2. My lessons about pride. Seeing that topic in the Step Four Inventory guide and thinking I’d have nothing or virtually nothing for it. Then having like 3 typewritten pages for the first question. And today’s For Today speaks of pride.
3. I just reached someone on the phone – well I called and she called back to see who was calling and if anything was wrong, and it was very good. Only 10 minutes, but I’m grateful for her friendly voice and that I reached someone.
4. And she’s working on Step Four also. Sounds like with questions similar to mine.
5. I literally knelt on the kitchen floor to thank God because I’d awakened with that awful stomach pit for a long time over and over this morning, but when I petted dear Ph, and got up to pour coffee and gave her a treat first, I realized that I felt okay. In that moment I actually felt okay. Since I’d knelt by bedside and asked for this, I was so grateful that God had given it to me, that I knelt right there on the kitchen floor and thanked Him.

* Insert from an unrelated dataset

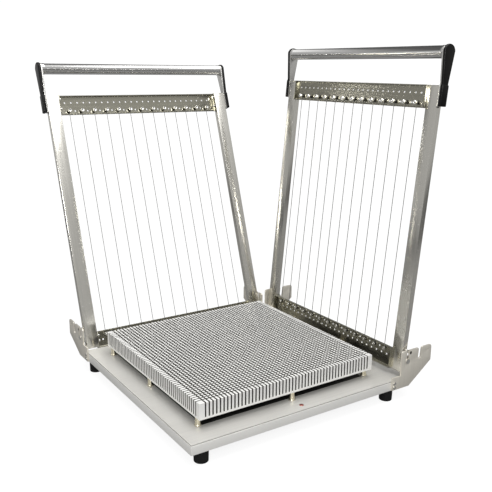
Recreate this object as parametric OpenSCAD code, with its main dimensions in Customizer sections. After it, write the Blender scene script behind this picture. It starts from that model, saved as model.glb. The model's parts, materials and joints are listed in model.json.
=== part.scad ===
/* [Base] */
// Side of the square base
base_w = 474; // [470:1:478]
// Height of the base without its feet
base_h = 20.5; // [20:0.5:24]
// Thickness of the base's top plate
plate_t = 2.5; // [2:0.5:3]
// Thickness of the folded skirt and the bottom cover
sheet_t = 1.5; // [1:0.5:2]
// Height of a rubber foot
foot_h = 24; // [16:0.5:30]
// Radius of a rubber foot at the top
foot_r = 14; // [12:0.5:16]

/* [Platen] */
// Side of the square slotted platen
platen_w = 400; // [396:1:402]
// Height of the gap under the platen
platen_lift = 16.5; // [15:0.5:17]
// Height of the platen
platen_h = 32; // [28:0.5:40]
// Thickness left under the slots
platen_floor = 4.7; // [3:0.1:5]
// Width of a slot
slot_w = 3; // [2:0.1:4]

/* [Strings] */
// Number of strings in each arm
string_count = 13; // [5:2:13]
// Distance between neighbouring strings
string_pitch = 30; // [24:1:30]
// Radius of a string
string_r = 0.7; // [0.5:0.05:0.7]

/* [Arms] */
// Clear width between the two rails of an arm
arm_gap = 408; // [406:1:409]
// Width of a rail
rail_w = 28; // [26:1:28]
// Depth of a rail
rail_d = 12.5; // [12:0.5:12.5]
// Distance from the hinge to the top of the rails
rail_top = 545; // [544:1:556]
// Distance from the hinge to the middle of the handle
handle_u = 606; // [604:1:620]
// Radius of the handle tube
tube_r = 12; // [11:0.5:13]
// How far the left arm leans back from the closed position, in degrees
left_open = 108.7; // [95:0.1:108.7]
// How far the right arm leans back from the closed position, in degrees
right_open = 95.4; // [92:0.1:95.4]

/* [Hidden] */
LEFT = 0;
RIGHT = 1;
NEAR = -1;
FAR = 1;
half = base_w / 2;
round_fn = 48;
eps = 0.01;

// Hinge line of each arm: distance out from the middle of the base, and height
hinge = [[261.5, 43.5], [261, 55]];
open_angle = [left_open, right_open];
// The rest of the arm data is in the closed arm's own frame: origin on the hinge
// line, u towards the handle, z up. Level of the strings and underside of the rails.
string_z = [0, -9];
rail_z = [-13.5, -10.5];
rail_mid = [for (z = rail_z) z + rail_d / 2];
rail_bottom = [-28, -25];
anchor_u = [[-31, 6], [-25, 19]];
tension_u = [rail_top - 44, rail_top];
bar_t = 2;
lip_d = 7;
end_screw_z = [-8.5, -1.5];
string_x = [for (i = [0 : string_count - 1]) (i - (string_count - 1) / 2) * string_pitch];
fine_pitch = 7.5;
fine_x = [for (i = [-25 : 25]) i * fine_pitch];
hole_pitch = 15;
hole_x = [for (i = [-12.5 : 12.5]) i * hole_pitch];
hole_r = 2;
notch_w = 2.4;
screw_u = tension_u[0] + 10;
stud_drop = 9;
clear = 0.1;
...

6. Beginning to realize really am powerless over my addiction. Because I cannot do it on my own. And when I asked for help yesterday, in the “Trust in God but buy broccoli” way, I was truly abstinent for the whole day.
7. Very much liking the 12 Step Prayers that I found online. Am about to finish saying 1st, 2nd, 3rd, and 4th right now.

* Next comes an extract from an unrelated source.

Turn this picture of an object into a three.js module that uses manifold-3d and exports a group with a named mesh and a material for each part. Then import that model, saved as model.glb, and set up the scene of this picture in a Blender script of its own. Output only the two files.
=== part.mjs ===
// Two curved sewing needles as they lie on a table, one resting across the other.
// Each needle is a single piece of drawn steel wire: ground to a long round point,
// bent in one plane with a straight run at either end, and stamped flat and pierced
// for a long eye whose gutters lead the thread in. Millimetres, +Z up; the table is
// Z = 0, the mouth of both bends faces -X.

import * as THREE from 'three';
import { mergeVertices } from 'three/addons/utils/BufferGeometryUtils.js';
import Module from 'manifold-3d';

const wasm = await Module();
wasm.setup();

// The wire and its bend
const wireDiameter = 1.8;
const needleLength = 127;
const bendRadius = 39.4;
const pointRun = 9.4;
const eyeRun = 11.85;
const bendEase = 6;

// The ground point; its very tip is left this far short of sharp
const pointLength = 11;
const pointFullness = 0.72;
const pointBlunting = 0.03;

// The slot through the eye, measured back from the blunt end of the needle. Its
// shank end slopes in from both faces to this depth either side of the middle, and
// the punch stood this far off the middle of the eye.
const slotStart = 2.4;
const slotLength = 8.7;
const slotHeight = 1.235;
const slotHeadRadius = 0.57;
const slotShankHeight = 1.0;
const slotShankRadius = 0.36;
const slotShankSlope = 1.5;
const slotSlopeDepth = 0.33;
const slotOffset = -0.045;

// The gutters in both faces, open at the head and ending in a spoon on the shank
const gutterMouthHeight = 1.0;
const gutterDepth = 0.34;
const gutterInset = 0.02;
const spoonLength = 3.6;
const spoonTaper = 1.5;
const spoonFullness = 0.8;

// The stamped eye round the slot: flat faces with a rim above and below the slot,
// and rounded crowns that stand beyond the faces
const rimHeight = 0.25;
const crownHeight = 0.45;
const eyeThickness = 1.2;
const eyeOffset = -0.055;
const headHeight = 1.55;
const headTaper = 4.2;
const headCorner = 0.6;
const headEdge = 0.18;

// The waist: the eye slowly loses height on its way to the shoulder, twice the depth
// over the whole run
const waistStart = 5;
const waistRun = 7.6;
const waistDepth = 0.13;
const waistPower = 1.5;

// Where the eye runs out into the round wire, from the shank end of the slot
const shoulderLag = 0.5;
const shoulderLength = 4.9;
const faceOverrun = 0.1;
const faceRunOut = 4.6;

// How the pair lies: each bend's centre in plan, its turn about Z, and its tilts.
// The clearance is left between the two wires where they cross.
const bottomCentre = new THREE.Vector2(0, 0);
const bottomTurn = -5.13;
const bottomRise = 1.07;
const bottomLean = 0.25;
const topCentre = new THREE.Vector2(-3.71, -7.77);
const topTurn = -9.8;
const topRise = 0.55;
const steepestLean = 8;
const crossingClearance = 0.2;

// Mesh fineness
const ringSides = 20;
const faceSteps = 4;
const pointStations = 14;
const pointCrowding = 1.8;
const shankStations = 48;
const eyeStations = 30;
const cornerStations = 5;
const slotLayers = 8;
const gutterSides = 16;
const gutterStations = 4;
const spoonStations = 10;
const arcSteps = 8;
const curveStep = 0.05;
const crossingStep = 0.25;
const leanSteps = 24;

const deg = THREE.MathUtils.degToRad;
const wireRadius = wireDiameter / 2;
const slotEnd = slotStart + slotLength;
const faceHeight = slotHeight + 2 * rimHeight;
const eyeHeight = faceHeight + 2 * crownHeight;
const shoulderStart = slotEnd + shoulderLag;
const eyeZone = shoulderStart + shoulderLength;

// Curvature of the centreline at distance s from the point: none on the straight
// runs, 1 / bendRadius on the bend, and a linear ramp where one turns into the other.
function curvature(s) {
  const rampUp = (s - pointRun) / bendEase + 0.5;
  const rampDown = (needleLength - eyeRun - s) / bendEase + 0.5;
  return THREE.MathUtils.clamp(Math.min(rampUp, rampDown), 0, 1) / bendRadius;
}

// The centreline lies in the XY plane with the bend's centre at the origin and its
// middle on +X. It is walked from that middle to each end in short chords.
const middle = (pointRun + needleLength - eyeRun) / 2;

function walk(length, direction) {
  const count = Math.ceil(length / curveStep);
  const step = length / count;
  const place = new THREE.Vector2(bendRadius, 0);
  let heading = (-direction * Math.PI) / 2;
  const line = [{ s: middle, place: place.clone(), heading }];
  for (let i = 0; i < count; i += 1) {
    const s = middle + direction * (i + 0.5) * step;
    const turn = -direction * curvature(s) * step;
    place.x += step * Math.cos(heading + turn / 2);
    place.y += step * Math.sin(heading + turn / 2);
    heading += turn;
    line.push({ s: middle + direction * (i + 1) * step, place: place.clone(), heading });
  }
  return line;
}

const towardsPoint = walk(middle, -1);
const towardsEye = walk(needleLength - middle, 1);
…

8. And I did it. They are wonderful prayers. I am about to send them to Jo now.
9. And I’m grateful that I sent them to her now.
10. Todays’ In This Moment says, “In This Moment, I am enough. I am the sum of all my yesterdays. I am this moment’s thoughts, actions, and feelings. I relish being in the moment. I thank my Higher Power for leading me to the CoDA program and showing me a path out of insanity. The love I feel for myself and others fills my heart and my soul. I am enough.” Ch – and oa.

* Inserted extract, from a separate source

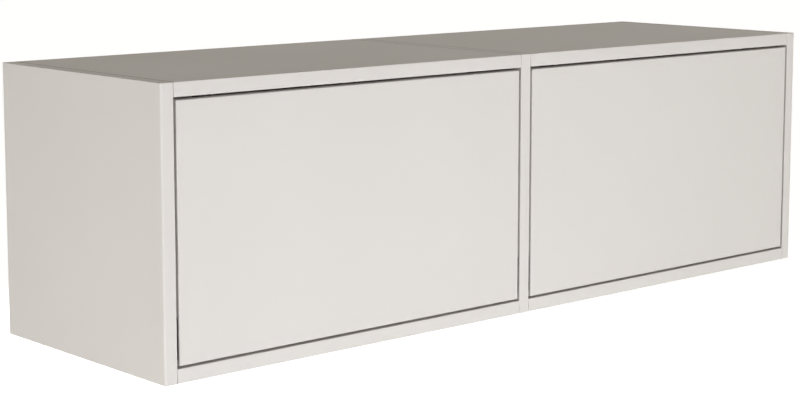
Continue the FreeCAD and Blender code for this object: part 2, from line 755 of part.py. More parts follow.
def latch_housing():
    """The latch's housing under the top, bored for its plunger and spring."""
    half = LATCH_WIDTH / 2
    low = BAY_HEIGHT - LATCH_HEIGHT
    body = bay_block(
        MIDDLE_U - half, MIDDLE_U + half, LATCH_F, LATCH_F + LATCH_LENGTH, low, BAY_HEIGHT
    )
    lower = []
    for way in (-1, 1):
        lower += edges_on(body, ("x", SIDE_X - MIDDLE_U + way * half), ("z", FLOOR_Z + low))
    body = body.makeFillet(LATCH_ROUND, lower)
    reach = half + LATCH_EAR
    ear_f = LATCH_F + LATCH_EAR_PLACE - LATCH_EAR_LENGTH / 2
    ears = bay_block(
        MIDDLE_U - reach, MIDDLE_U + reach,
        ear_f, ear_f + LATCH_EAR_LENGTH,
        BAY_HEIGHT - LATCH_EAR_THICK, BAY_HEIGHT,
    )
    ends = [SIDE_X - MIDDLE_U + way * reach for way in (-1, 1)]
    front_y = FRONT_Y + ear_f
    ear_corners = corners(ears, "x", ends, "y", (front_y, front_y + LATCH_EAR_LENGTH))
    ears = ears.makeFillet(LATCH_EAR_CORNER, ear_corners)
    bore_length = PLUNGER_F + PLUNGER_LENGTH + SPRING_ROOM - LATCH_F
    bore = cylinder(
        in_bay(MIDDLE_U, LATCH_F, PLUNGER_H), ALONG_Y, PLUNGER_RADIUS + RUNNING_PLAY, bore_length
    )
    return body.fuse(ears).removeSplitter().cut([bore] + holes(latch_screws()))


def latch_plunger():
    """The plunger, with a pocket in its tip for the magnet."""
    tip = in_bay(MIDDLE_U, PLUNGER_F, PLUNGER_H)
    body = cylinder(tip, ALONG_Y, PLUNGER_RADIUS, PLUNGER_LENGTH)
    body = body.makeChamfer(PLUNGER_CHAMFER, edges_on(body, ("y", tip.y)))
    return body.cut(cylinder(tip, ALONG_Y, MAGNET_RADIUS + HOLE_PLAY, MAGNET_THICK))


def latch_magnet():
    """The magnet in the plunger's tip."""
    return cylinder(in_bay(MIDDLE_U, PLUNGER_F, PLUNGER_H), ALONG_Y, MAGNET_RADIUS, MAGNET_THICK)


def strike_screws():
    """The sunk screws from the strike plate into the flap."""
    f = FLAP_THICK + STRIKE_THICK
    seats = [in_bay(MIDDLE_U + way * STRIKE_SCREW_STEP, f, PLUNGER_H) for way in (-1, 1)]
    return [Screw(seat, ALONG_Y * -1, sunk=True) for seat in seats]


def strike_plate():
    """The steel plate on the flap that the magnet holds."""
    half_width = STRIKE_WIDTH / 2
    half_height = STRIKE_HEIGHT / 2
    plate = bay_block(
        MIDDLE_U - half_width, MIDDLE_U + half_width,
        FLAP_THICK, FLAP_THICK + STRIKE_THICK,
        PLUNGER_H - half_height, PLUNGER_H + half_height,
    )
    middle = in_bay(MIDDLE_U, FLAP_THICK, PLUNGER_H)
    ends = (middle.x - half_width, middle.x + half_width)
    levels = (middle.z - half_height, middle.z + half_height)
    plate = plate.makeFillet(STRIKE_CORNER, corners(plate, "x", ends, "z", levels))
    return plate.cut(holes(strike_screws()))


# ---- Flap stops ------------------------------------------------------------------------
def stop_screw():
    """The screw from a stop into the top."""
    f = FLAP_THICK + PASSING_PLAY + PAD_THICK + STOP_LENGTH / 2
    return Screw(in_bay(STOP_INSET, f, BAY_HEIGHT - STOP_SCREW_SEAT), ALONG_Z)


def flap_stop():
    """The block under the top that carries a pad."""
    front = FLAP_THICK + PASSING_PLAY + PAD_THICK
    low = BAY_HEIGHT - STOP_HEIGHT
    shape = bay_block(
        STOP_INSET - STOP_WIDTH / 2, STOP_INSET + STOP_WIDTH / 2,
        front, front + STOP_LENGTH,
        low, BAY_HEIGHT,
    )
    rear = edges_on(shape, ("y", FRONT_Y + front + STOP_LENGTH), ("z", FLOOR_Z + low))
    shape = shape.makeFillet(STOP_ROUND, rear)
    screw = stop_screw()
    return shape.cut([screw.hole(), screw.recess(STOP_HEIGHT)])


def stop_pad():
    """The soft pad that the shut flap rests against."""
    start = in_bay(STOP_INSET, FLAP_THICK + PASSING_PLAY, BAY_HEIGHT - PAD_DROP)
    return cylinder(start, ALONG_Y, PAD_RADIUS, PAD_THICK)


# ---- Hanger and wall plate -------------------------------------------------------------
def hook_x():
    """The x of the hook's middle, in the middle of its case."""
    return SIDE_X - HANGER_THICK / 2


def lip_top_z():
    """The z of the wall plate's upper edge, which carries the hook."""
    return FIXING_STEP / 2 + PLATE_END + LIP_HEIGHT


def hanger_back_y():
    """The y of the plane that the hanger's case shares with the back panel."""
    return BACK_FRONT_Y


def hanger_foot_z():
    """The z of the lower end of the hanger's case."""
    return CEILING_Z - HANGER_DROP - HANGER_HEIGHT


def hanger_screws():
    """The screws from the hanger's case into the side, their heads in counterbores."""
    return [
        Screw(Vector(SIDE_X - HANGER_SCREW_SEAT, hanger_back_y() - back, hanger_foot_z() + rise), ALONG_X)
        for back, rise in HANGER_SCREW_PLACES
    ]


def adjuster_levels():
    """The z of the screws that set the hook's depth and height."""
    return [lip_top_z() + HOOK_HEIGHT / 2, hanger_foot_z() + ADJUSTER_RISE]


def hanger_adjusters(play=0.0):
    """The two screws in the front of the hanger's case, without heads if given a play."""
    front_y = hanger_back_y() - HANGER_LENGTH
    pieces = []
    for z in adjuster_levels():
        start = Vector(hook_x(), front_y, z)
        shank = cylinder(start, ALONG_Y, SCREW_RADIUS + play, ADJUSTER_LENGTH + play)
        head = cylinder(start, ALONG_Y * -1, ADJUSTER_HEAD_RADIUS, ADJUSTER_HEAD_THICK)
        pieces.append(shank if play else shank.fuse(head))
    return pieces


def hanger_case():
    """The hanger's case in the upper rear corner of the bay."""
    back_y = hanger_back_y()
    foot_z = hanger_foot_z()
    shape = block(
        SIDE_X - HANGER_THICK, SIDE_X,
        back_y - HANGER_LENGTH, back_y,
        foot_z, foot_z + HANGER_HEIGHT,
    )
    inner = edges_on(shape, ("x", SIDE_X - HANGER_THICK))
    shape = shape.makeFillet(HANGER_ROUND, inner)
    half = HOOK_THICK / 2 + HOOK_PLAY
    slot = block(
        hook_x() - half, hook_x() + half,
        back_y - HOOK_INSIDE - HOOK_PLAY, back_y,
        lip_top_z() - HOOK_PLAY, lip_top_z() + HOOK_HEIGHT + HOOK_PLAY,
    )
    screws = hanger_screws()
    recesses = [screw.recess(HANGER_THICK) for screw in screws]
    return shape.cut([slot] + holes(screws) + recesses + hanger_adjusters(HOLE_PLAY))


def hanger_hook():
    """The hook that reaches through the back panel and over the wall plate's lip."""
    x = hook_x() - HOOK_THICK / 2
    tip_y = -PLATE_THICK - (LIP_OFFSET - HOOK_TIP) / 2
    rest_z = lip_top_z()
    outline = [
        (tip_y, rest_z - HOOK_TIP_DROP),
        (tip_y, rest_z + HOOK_HEIGHT),
        (hanger_back_y() - HOOK_INSIDE, rest_z + HOOK_HEIGHT),
        (hanger_back_y() - HOOK_INSIDE, rest_z),
        (tip_y - HOOK_TIP, rest_z),
        (tip_y - HOOK_TIP, rest_z - HOOK_TIP_DROP),
    ]
    return prism([Vector(x, y, z) for y, z in outline], HOOK_THICK)


def wall_plate():
    """The plate that is fixed to the wall, with the lip that carries the hook."""
    x = SIDE_X - PLATE_INSET - PLATE_WIDTH
    end_z = FIXING_STEP / 2 + PLATE_END
    lip_y = -PLATE_THICK - LIP_OFFSET
    outline = [
        (0, -end_z),
        (0, end_z),
        (lip_y, end_z),
        (lip_y, lip_top_z()),
        (lip_y - PLATE_THICK, lip_top_z()),
        (lip_y - PLATE_THICK, end_z - PLATE_THICK),
        (-PLATE_THICK, end_z - PLATE_THICK),
        (-PLATE_THICK, -end_z),
    ]
    shape = prism([Vector(x, y, z) for y, z in outline], PLATE_WIDTH)
    ends = corners(shape, "x", (x, x + PLATE_WIDTH), "z", (-end_z, lip_top_z()))
    shape = shape.makeFillet(PLATE_CORNER, ends)
    fixings = [
        cylinder(
            Vector(x + PLATE_WIDTH / 2, -PLATE_THICK, way * FIXING_STEP / 2),
            ALONG_Y, FIXING_RADIUS, PLATE_THICK,
        )
        for way in (-1, 1)
    ]
    return shape.cut(fixings)


# ---- Nodes -----------------------------------------------------------------------------
def bay_nodes():
    """The pieces that each bay has one node of, by name, in the right bay."""
    return {
        "side": [side()],
        "top": [top()],
        "bottom": [bottom()],
        "back_panel": [back()],
        "cable_grommet": [cable_grommet()],
        "cabinet_leaves": both_ends([cabinet_leaf()]),
        "hinge_washers": both_ends([hinge_washer()]),
        "stay_case": [stay_case()],
        "latch_housing": [latch_housing()],
        "flap_stops": both_ends([flap_stop()]),
        "hanger_case": [hanger_case()],
        "hanger_hook": [hanger_hook()],
        "wall_plate": [wall_plate()],
        "flap": [flap()],
        "flap_leaves": both_ends([flap_leaf()]),
        "flap_screws": both_ends(solids(flap_leaf_screws()))
        + solids(bracket_screws() + strike_screws()),
        "stay_bracket": [stay_bracket()],
        "stay_clip": [stay_clip()],
        "strike_plate": [strike_plate()],
        "stay_shaft": [stay_shaft()],
        "stay_arm": [stay_arm()],
        "stay_rivets": stay_rivets(),
        "stay_link": [stay_link()],
        "latch_plunger": [latch_plunger()],
        "latch_magnet": [latch_magnet()],
    }


def shared_nodes():
    """The pieces that the whole cabinet has one node of, by name."""
    fitting_screws = solids(case_screws() + latch_screws() + hanger_screws())
    return {
        "divider": [divider()],
        "cam_housings": both_bays(both_ends(slotted_cams())),
        "cam_bolts": both_bays(both_ends(cam_bolts())),
        "dowels": both_bays(both_ends(dowels())),
        "hinge_screws": both_bays(both_ends(solids(cabinet_leaf_screws()))),
        "stop_pads": both_bays(both_ends([stop_pad()])),
        "hanger_adjusters": both_bays(hanger_adjusters()),
        "fitting_screws": both_bays(fitting_screws + both_ends(solids([stop_screw()]))),
    }


def export(name, shapes):
    """Write one node's solids to its STEP file."""
    for shape in shapes:
        if not shape.isValid() or shape.Volume <= 0:
            raise ValueError(f"{name} has a solid that is not valid")
    compound = shapes[0] if len(shapes) == 1 else Part.makeCompound(shapes)
    compound.exportStep(f"parts/{name}.step")


os.makedirs("parts", exist_ok=True)
for name, shapes in bay_nodes().items():
    export(f"{name}_right", shapes)
    export(f"{name}_left", [left_bay(shape) for shape in shapes])
for name, shapes in shared_nodes().items():
    export(name, shapes)
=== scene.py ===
import json
import math

import bmesh
import bpy
from bpy.props import (
    FloatProperty,
    FloatVectorProperty,
    IntProperty,
    PointerProperty,
)
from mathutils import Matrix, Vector


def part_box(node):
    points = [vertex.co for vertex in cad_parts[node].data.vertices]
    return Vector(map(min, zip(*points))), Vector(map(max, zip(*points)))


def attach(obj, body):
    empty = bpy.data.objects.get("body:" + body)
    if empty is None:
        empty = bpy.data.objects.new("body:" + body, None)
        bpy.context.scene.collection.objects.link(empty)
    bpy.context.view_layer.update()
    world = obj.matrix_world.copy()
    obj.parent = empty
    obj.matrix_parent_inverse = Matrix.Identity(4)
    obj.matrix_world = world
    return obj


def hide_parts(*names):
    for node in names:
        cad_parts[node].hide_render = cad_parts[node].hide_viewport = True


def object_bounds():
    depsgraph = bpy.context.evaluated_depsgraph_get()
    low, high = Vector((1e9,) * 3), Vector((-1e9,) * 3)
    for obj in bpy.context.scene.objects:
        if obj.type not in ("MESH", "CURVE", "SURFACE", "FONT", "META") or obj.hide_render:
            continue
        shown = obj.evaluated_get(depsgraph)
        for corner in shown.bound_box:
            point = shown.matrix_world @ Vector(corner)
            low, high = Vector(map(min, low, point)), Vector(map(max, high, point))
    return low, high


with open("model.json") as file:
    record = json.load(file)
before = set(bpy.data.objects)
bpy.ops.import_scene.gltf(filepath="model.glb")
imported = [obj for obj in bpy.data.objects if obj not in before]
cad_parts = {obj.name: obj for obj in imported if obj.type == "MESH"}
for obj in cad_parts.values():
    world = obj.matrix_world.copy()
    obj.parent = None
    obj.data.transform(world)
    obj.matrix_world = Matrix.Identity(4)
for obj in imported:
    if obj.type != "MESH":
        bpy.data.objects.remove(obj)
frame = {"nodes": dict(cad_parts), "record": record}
NODES = frame["nodes"]
SLOTS = {part["node"]: part["material_slot"] for part in frame["record"]["subparts"]}
PACKED_LOW, PACKED_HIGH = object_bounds()

bl_info = {
    "name": "Floating Media Console",
    "version": (1, 0, 0),
    "blender": (4, 5, 0),
    "location": "3D View > Sidebar > Console",
    "description": "Finishes, screws, pads and stage of a wall-hung media console",
    "category": "Object",
}


def tone(red, green, blue):
    """A colour given in the 0 to 255 steps of a screen, as the linear values of a shader."""
    steps = (red / 255, green / 255, blue / 255)
    return tuple(s / 12.92 if s <= 0.04045 else ((s + 0.055) / 1.055) ** 2.4 for s in steps)


# ---- Settings --------------------------------------------------------------------------
def colour(name, description, default):
    """A colour property."""
    return FloatVectorProperty(
        name=name, description=description, subtype="COLOR", size=3, min=0, max=1, default=default
    )


def length(name, description, default):
    """A length property, in metres."""
    return FloatProperty(
        name=name,
        description=description,
        subtype="DISTANCE",
        unit="LENGTH",
        precision=5,
        min=0,
        default=default,
    )


def lamp_power(name, description, default):
    """The power of a lamp, in watts."""
    return FloatProperty(name=name, description=description, unit="POWER", min=0, default=default)


def light_level(name, description, default):
    """The strength of a light that comes from far away or from all round."""
    return FloatProperty(name=name, description=description, min=0, default=default)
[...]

11. Today’s Voices of Recovery: As difficult as it is to shed old habits, I keep remembering the relief and freedom and joy that came the first time I tried abstaining one day at a time and not worrying about what would happen tomorrow.” Like yesterday. (At least in terms of food). Grateful.
12. Then the person writes, “God, thank you for the gift of today. I am grateful for the freedom, relief and joy I now feel.” That means it’s available. I am grateful for that.
13. I am grateful that although I didn’t want to start, and it was a very distracted practice, I did do 9 minutes of meditation and will go and report on it now.
14. And that at one point near the very end, I felt it.
15. I’m grateful that I started thread and reported. And that I’d posted last night, because I’m coffeeing and tired and stomach pit issues and didn’t feel had it in me to chat with everyone right now.
16. Jo and Ju, both of whom I “met” in phone meeting yesterday, both answered my e-mails!
17. And Jo was very generous with her sharing
18. And both said it is fine to ask God for help with my marriage. And both have years (like 10 and 33) in program. One said, she asks. Other said, she asks but with If it be Your will.
19. And Jo said she will quite sincerely pray for me.
20. And I have added her to my prayer list.
21. Tomorrow, I am supposed to get to go with J to see his mother. And I think by something he said, he finds it easier for me to be there with him. And my dr. comes. And Ma invited me to have her pick me up and we go have tea and then to meeting. I don’t think we can, because might overlap with dr’s visit, but it’s nice to have 3 things.
22. Even ML had said how with 3 days off, she’d feel, “Oh no, what am I gonna do?” And then be so grateful when someone would call with plans. And she’s not unhealthy in the co-dependent way like I am! So that gives me some comfort.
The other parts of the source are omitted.